Kishwar Desai: Das geliehene Kind (Btb)

Simran Singh ist Sozialarbeiterin in Mumbai und die Hauptfigur in Kishwar Desais Roman Das geliehene Kind, der bei btb als Taschenbuch erschienen ist.

In Delhi kommt ein Mädchen zur Welt, ausgetragen von einer indischen Leihmutter und sehnsüchtig erwartet von den europäischen Eltern aus London. Doch das Wunschkind hat einen schrecklichen Makel: es ist mit HIV infiziert. Und die Eltern der Kleinen sterben kurz nach der Geburt unter mysteriösen Umständen bei einem Unfall. Die engagierte Sozialarbeiterin Simran Singh wird zu Hilfe gerufen, um die Hintergründe zu klären. Und stößt auf eine Baby-Industrie, die aus dem Kinderwunsch verzweifelter Paare Profit macht und dafür, wenn es sein muss, auch über Leichen geht.

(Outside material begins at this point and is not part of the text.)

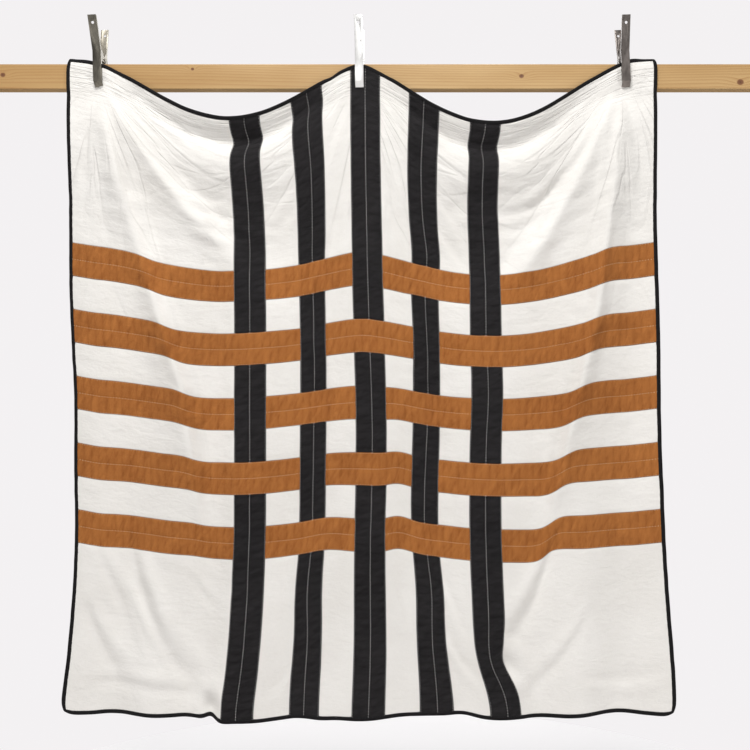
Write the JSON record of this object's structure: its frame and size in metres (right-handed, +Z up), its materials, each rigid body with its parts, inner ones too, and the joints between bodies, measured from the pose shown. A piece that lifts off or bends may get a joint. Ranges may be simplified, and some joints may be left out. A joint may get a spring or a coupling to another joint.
{
  "type": "quilt on a rail",
  "caption": "Square bound quilt with interlaced dark and tan strips, gripped at its top edge to a plain softwood rail by steel spring clamps.",
  "frame": {"origin": "middle of the rail's underside", "axes": "+X along the rail to the viewer's right, +Z up, the quilt hangs on the -Y side"},
  "size_m": [3.05, 0.1321, 2.5244],
  "materials": {
    "pine": "planed softwood board, unfinished",
    "white_cotton": "plain woven cotton, quilted in rows",
    "batting": "bonded cotton wadding",
    "black_cotton": "plain woven cotton",
    "tan_cotton": "plain woven cotton",
    "black_binding": "folded cotton tape",
    "plated_steel": "pressed sheet, dull nickel plate",
    "spring_steel": "hard drawn wire"
  },
  "bodies": {
    "rack": {"rail": "pine", "quilt_backing": "white_cotton", "quilt_batting": "batting", "quilt_top": "white_cotton", "black_strip_1": "black_cotton", "black_strip_2": "black_cotton", "black_strip_3": "black_cotton", "black_strip_4": "black_cotton", "black_strip_5": "black_cotton", "tan_strip_1": "tan_cotton", "tan_strip_2": "tan_cotton", "tan_strip_3": "tan_cotton", "tan_strip_4": "tan_cotton", "tan_strip_5": "tan_cotton", "binding_top": "black_binding", "binding_bottom": "black_binding", "binding_left": "black_binding", "binding_right": "black_binding"},
    "clamp_left_front": {"clamp_left_front_arm": "plated_steel", "clamp_left_rivet": "plated_steel", "clamp_left_spring": "spring_steel"},
    "clamp_left_rear": {"clamp_left_rear_arm": "plated_steel"},
    "clamp_middle_front": {"clamp_middle_front_arm": "plated_steel", "clamp_middle_rivet": "plated_steel", "clamp_middle_spring": "spring_steel"},
    "clamp_middle_rear": {"clamp_middle_rear_arm": "plated_steel"},
    "clamp_right_front": {"clamp_right_front_arm": "plated_steel", "clamp_right_rivet": "plated_steel", "clamp_right_spring": "spring_steel"},
    "clamp_right_rear": {"clamp_right_rear_arm": "plated_steel"}
  },
  "joints": [
    {"name": "clamp_left_open", "type": "hinge", "parent": "rack", "child": "clamp_left_front", "pos_m": [-0.95618, -0.00285, 0.109], "axis": [-0.9988, 0, -0.0489], "range_deg": [0, 14]},
    {"name": "clamp_left_spread", "type": "hinge", "parent": "clamp_left_front", "child": "clamp_left_rear", "pos_m": [-0.95618, -0.00285, 0.109], "axis": [0.9988, 0, 0.0489], "range_deg": [0, 28], "stiffness_Nm_per_rad": 3, "springref_deg": -57.3, "deforming": ["clamp_left_spring"]},
    {"name": "clamp_middle_open", "type": "hinge", "parent": "rack", "child": "clamp_middle_front", "pos_m": [-0.02111, -0.00285, 0.109], "axis": [-0.9999, 0, -0.0105], "range_deg": [0, 14]},
    {"name": "clamp_middle_spread", "type": "hinge", "parent": "clamp_middle_front", "child": "clamp_middle_rear", "pos_m": [-0.02111, -0.00285, 0.109], "axis": [0.9999, 0, 0.0105], "range_deg": [0, 28], "stiffness_Nm_per_rad": 3, "springref_deg": -57.3, "deforming": ["clamp_middle_spring"]},
    {"name": "clamp_right_open", "type": "hinge", "parent": "rack", "child": "clamp_right_front", "pos_m": [0.92849, -0.00285, 0.109], "axis": [-0.9995, 0, -0.0332], "range_deg": [0, 14]},
    {"name": "clamp_right_spread", "type": "hinge", "parent": "clamp_right_front", "child": "clamp_right_rear", "pos_m": [0.92849, -0.00285, 0.109], "axis": [0.9995, 0, 0.0332], "range_deg": [0, 28], "stiffness_Nm_per_rad": 3, "springref_deg": -57.3, "deforming": ["clamp_right_spring"]}
  ],
  "couplings": [
    {"joint": "clamp_left_spread", "follows": "clamp_left_open", "ratio": 2},
    {"joint": "clamp_middle_spread", "follows": "clamp_middle_open", "ratio": 2},
    {"joint": "clamp_right_spread", "follows": "clamp_right_open", "ratio": 2}
  ]
}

Kishwar Desai bezeichnet ihre Romane als soziale Thriller. Es sind Romane, die am Puls des heutigen Indiens platziert sind, die das Gemenge von Ungleichheit und Ungerechtigkeit verbunden mit kulturellen Traditionen offenlegen. Ihr Roman ist harte aber notwendige Lektüre. Desai beschreibt die Kliniken, in denen bitterarme junge Inderinnen auf wirtschaftlichen und familiären Druck hin gezwungen sind zu gebären. So sind diese Kliniken auch nicht mehr als blosse Gebärbatterien für hoffnungsvolle Pärchen aus dem Westen, die ihre Embryonen per Kurier nach Mumbai schicken lassen. Wenn das Baby ausgetragen ist, fliegen die Eltern hin und holen das Baby in der Klinik ab. Auftrag erfüllt! Während der episodische Charakter des Buches sich ein wenig anfühlt wie eine seifenoperartige Geschichte in einem Frauenmagazin, sind Desais Bücher in Indien Bestseller mit weitreichender Wirkung. Frauenpolitikerinnen hinterfragen mittlerweile die Praxis der Baby-Industrie und rücken diese in die öffentliche Wahrnehmung. Plötzlich bekommt der Roman Gewicht, ebenso verändern und provozieren zu können. Kishwar Desais Büchern könnte hier eine entscheidende Wichtigkeit zukommen.

Kishwar Desai wuchs in Indien auf. Dort arbeitete sie viele Jahre als TV-Journalistin, unter anderem als Nachrichtenkorrespondentin, Produzentin und CEO eines Fernsehsenders. Als sie vor acht Jahren nach London zog, wandte sie sich verstärkt dem Schreiben zu. Sie widmet sich aktuellen Fragen der indischen Gesellschaft und ist in den indischen Medien stets präsent. Für ihr Romandebüt  Die Überlebende, der erste Fall für Simran Singh, ist Kishwar Desai mit dem renommierten Costa First Novel Award ausgezeichnet worden. Sie lebt mit ihrem zweiten Ehemann, dem Parlamentarier und Ökonomen Meghnad Desai, in London.

Das geliehene Kind  von Kishwar Desai ist bei Btb als Taschenbuch erschienen.